■ **Written request**
For this exercise, return only the lines from the line containing "for make_piece in" through the line containing "bpy.data.objects.remove(obj)", both ends included, exactly as they are.

■ **Given data**
▼▼▼

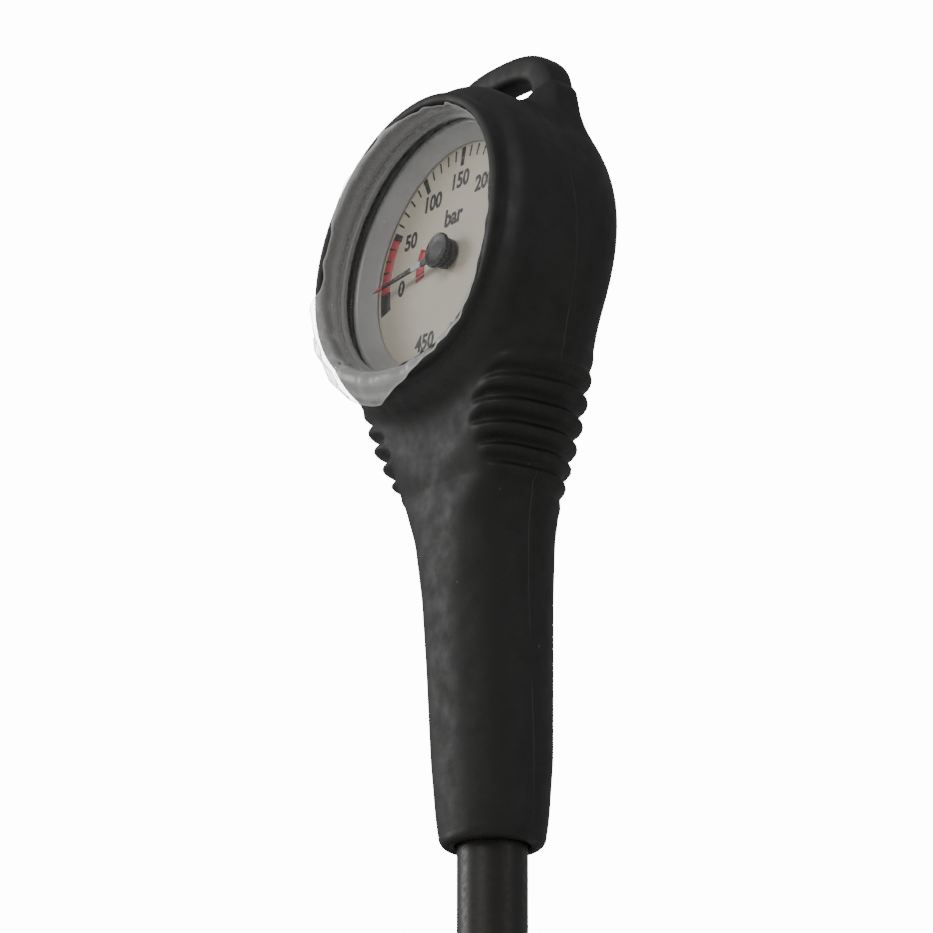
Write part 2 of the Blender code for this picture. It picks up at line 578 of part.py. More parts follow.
# Hose, its coil, ties and the far fitting -----------------------------------------
COIL_R = 60.0 * MM                      # middle of the turns
COIL_DROP = 175.0 * MM                  # coil centre below the dial centre
COIL_TURNS = 2
COIL_PITCH = 2 * HOSE_R + GAP           # the turns lie side by side, going back
COIL_HALF = COIL_TURNS * COIL_PITCH / 2 + HOSE_R
HOSE_START = -78.7 * MM
TURN_OUT_R, TURN_OUT = 83.6 * MM, math.radians(24)      # the hose bends away from the coil
FERRULE_LENGTH = 20.0 * MM
TIE_ANGLES = {"upper": math.radians(97), "lower": math.radians(-140)}


def hose_and_coil():
    ring_outer = COIL_R + HOSE_R
    clear = math.sqrt(ring_outer ** 2 - (COIL_R - HOSE_R) ** 2) + GAP
    low = -COIL_DROP + clear
    count = 8
    straight = [Vector((0, 0, HOSE_START + (low - HOSE_START) * i / count)) for i in range(count + 1)]
    curve_object("hose", straight, HOSE_R, HANDLE, HOSE_RUBBER)
    coil = make_empty("coil_axis", HANDLE, (-COIL_R, COIL_TURNS * COIL_PITCH / 2, -COIL_DROP),
                      (math.pi / 2, 0, 0))
    ring = collar("hose_coil", COIL_R - HOSE_R, ring_outer, -COIL_HALF, COIL_HALF, 40)
    place(ring, coil, material=HOSE_RUBBER)
    for label, angle in TIE_ANGLES.items():
        coil_tie(label, angle, coil)


def coil_tie(label, angle, coil):
    """A band round all the turns, its plane holding the coil's radius and its axis."""
    wall, half_length, slack = 1.3 * MM, 6.0 * MM, 0.85 * MM
    across, along = HOSE_R + slack, COIL_HALF + slack

    def outline(grow, corner):
        section = rounded_section((across + grow) / MM, -(along + grow) / MM, (along + grow) / MM,
                                  corner, corner, 3)
        return [(x * MM, y * MM) for x, y in section]
    band = plate(f"coil_tie_{label}", outline(wall, 3.0), -half_length, half_length)
    hole = plate(f"coil_tie_{label}_hole", outline(0, 1.7), -half_length - MM, half_length + MM, tool=True)
    spot = (COIL_R * math.cos(angle), COIL_R * math.sin(angle), 0)
    for piece in (band, hole):
        place(piece, coil, spot, (math.pi / 2, 0, angle))
    band.data.materials.append(STRAP)
    boolean(band, hole)


def far_end():
    """The stretch that leaves the coil, then ferrule and fitting on its own axis."""
    back = COIL_TURNS * COIL_PITCH
    turn_end = Vector((TURN_OUT_R * (1 - math.cos(TURN_OUT)), back,
                       -COIL_DROP - TURN_OUT_R * math.sin(TURN_OUT)))
    heading = Vector((math.sin(TURN_OUT), 0, -math.cos(TURN_OUT)))
    run = []
    for i in range(4):
        angle = math.radians(21.2) + (TURN_OUT - math.radians(21.2)) * i / 4
        run.append(Vector((TURN_OUT_R * (1 - math.cos(angle)), back,
                           -COIL_DROP - TURN_OUT_R * math.sin(angle))))
    run += [turn_end, turn_end + heading * (FERRULE_LENGTH - GAP)]
    curve_object("hose_lower_run", run, HOSE_R, HANDLE, HOSE_RUBBER)
    end = make_empty("far_axis", HANDLE, turn_end + heading * FERRULE_LENGTH, (0, -TURN_OUT, 0))
    crimp = [(HOSE_R + 0.35 * MM, FERRULE_LENGTH), (7.1 * MM, FERRULE_LENGTH), (7.1 * MM, -1.2 * MM),
             (5.0 * MM, -1.2 * MM), (5.0 * MM, -0.2 * MM), (HOSE_R + 0.35 * MM, 0.2 * MM)]
    place(turned("ferrule_valve_end", crimp, 24), end, material=PLATED)
    stud, groove = 5.4 * MM, 4.2 * MM
    fitting = [(0, 0), (4.6 * MM, 0), (4.6 * MM, -1.6 * MM), (7.0 * MM, -1.6 * MM), (7.0 * MM, -12.0 * MM),
               (groove, -12.0 * MM), (groove, -14.2 * MM), (stud, -14.2 * MM), (stud, -23.0 * MM),
               (4.6 * MM, -24.0 * MM), (0, -24.0 * MM)]
    piece = place(turned("valve_end_fitting", fitting, 24), end, material=PLATED)
    flats = hexagon("fitting_flats", 15.0 * MM, -10.5 * MM, -3.5 * MM, tool=True)
    boolean(piece, place(flats, end), "UNION")
    boolean(piece, place(rod("fitting_bore", 1.2 * MM, -25 * MM, MM, 12, tool=True), end))
    place(o_ring("valve_end_seal", 5.15 * MM, 0.65 * MM, -13.1 * MM, 20, 6), end, material=SEAL)


for make_piece in (rubber_boot, gauge_case, lens_stack, dial_plate, movement_plates, hairspring,
                   sector_gear, pressure_tube, tip_and_link, socket_block, swivel, hose_end,
                   hose_and_coil, far_end):
    make_piece()
pinion_arbor(pointer_work())
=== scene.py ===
# %% [markdown]
# # A contents gauge in its rubber boot
# This lesson dresses a finished set of engineering solids as the thing a diver or
# firefighter holds: a round pressure gauge in a soft black boot, on a swivelling
# high-pressure hose.  The solids come in as a fixed frame, in metres, and nothing in
# them moves.  We only give them finishes, and stand finer surfaces in for the soft ones.

import bmesh
import bpy
import numpy as np
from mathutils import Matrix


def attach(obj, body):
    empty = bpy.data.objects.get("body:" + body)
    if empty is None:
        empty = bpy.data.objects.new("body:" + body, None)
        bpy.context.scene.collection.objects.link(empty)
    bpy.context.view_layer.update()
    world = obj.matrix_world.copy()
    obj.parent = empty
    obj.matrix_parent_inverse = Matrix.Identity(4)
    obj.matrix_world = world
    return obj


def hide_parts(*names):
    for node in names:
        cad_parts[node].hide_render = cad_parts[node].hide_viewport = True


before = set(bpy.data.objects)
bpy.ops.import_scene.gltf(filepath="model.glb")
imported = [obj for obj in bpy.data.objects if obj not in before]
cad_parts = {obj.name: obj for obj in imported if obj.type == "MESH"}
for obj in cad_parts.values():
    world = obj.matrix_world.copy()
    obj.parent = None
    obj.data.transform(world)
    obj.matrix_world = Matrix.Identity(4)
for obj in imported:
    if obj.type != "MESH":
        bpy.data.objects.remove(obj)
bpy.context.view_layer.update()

# %% [markdown]
# ## Where things are
# Two axes carry the whole gauge.  The handle, its swivel and the hose share an upright
# axis.  The dial has its own axis, which leans back by 7.5 degrees so that the reader
# sees it square.  All the shapes below are worked out in millimetres about those two
# axes and turned into metres at the very end.

# %% The two axes
MM = 0.001
LEAN = np.radians(7.5)
HANDLE = np.array([0.0, -3.3, -32.6])            # handle axis, at the dial's height
DIAL = HANDLE + np.array([0.0, -8.7, 0.0])       # middle of the dial's face
OUT = np.array([0.0, -np.cos(LEAN), np.sin(LEAN)])   # out of the dial
UP = np.array([0.0, np.sin(LEAN), np.cos(LEAN)])     # up the dial
RIGHT = np.array([1.0, 0.0, 0.0])


def on_dial(across, up, out):
    """Dial position to world metres: centre + across*RIGHT + up*UP + out*OUT."""
    across, up, out = np.broadcast_arrays(across, up, out)
    return (DIAL + across[..., None] * RIGHT + up[..., None] * UP + out[..., None] * OUT) * MM


def polar_dial(radius, angle, out):
    """The same from a radius and an angle, counter-clockwise from the right."""
    return on_dial(radius * np.cos(angle), radius * np.sin(angle), out)


print("dial centre", np.round(DIAL, 2), "mm")

# %% [markdown]
# ## The camera
# The gauge is seen from its right and from a little below, through a long lens that
# keeps the handle's sides nearly parallel.  The camera is set before any looks, so that
# every piece is judged from where it will be seen.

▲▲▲

■ **Answer for the task**
for make_piece in (rubber_boot, gauge_case, lens_stack, dial_plate, movement_plates, hairspring,
                   sector_gear, pressure_tube, tip_and_link, socket_block, swivel, hose_end,
                   hose_and_coil, far_end):
    make_piece()
pinion_arbor(pointer_work())
=== scene.py ===
# %% [markdown]
# # A contents gauge in its rubber boot
# This lesson dresses a finished set of engineering solids as the thing a diver or
# firefighter holds: a round pressure gauge in a soft black boot, on a swivelling
# high-pressure hose.  The solids come in as a fixed frame, in metres, and nothing in
# them moves.  We only give them finishes, and stand finer surfaces in for the soft ones.

import bmesh
import bpy
import numpy as np
from mathutils import Matrix


def attach(obj, body):
    empty = bpy.data.objects.get("body:" + body)
    if empty is None:
        empty = bpy.data.objects.new("body:" + body, None)
        bpy.context.scene.collection.objects.link(empty)
    bpy.context.view_layer.update()
    world = obj.matrix_world.copy()
    obj.parent = empty
    obj.matrix_parent_inverse = Matrix.Identity(4)
    obj.matrix_world = world
    return obj


def hide_parts(*names):
    for node in names:
        cad_parts[node].hide_render = cad_parts[node].hide_viewport = True


before = set(bpy.data.objects)
bpy.ops.import_scene.gltf(filepath="model.glb")
imported = [obj for obj in bpy.data.objects if obj not in before]
cad_parts = {obj.name: obj for obj in imported if obj.type == "MESH"}
for obj in cad_parts.values():
    world = obj.matrix_world.copy()
    obj.parent = None
    obj.data.transform(world)
    obj.matrix_world = Matrix.Identity(4)
for obj in imported:
    if obj.type != "MESH":
        bpy.data.objects.remove(obj)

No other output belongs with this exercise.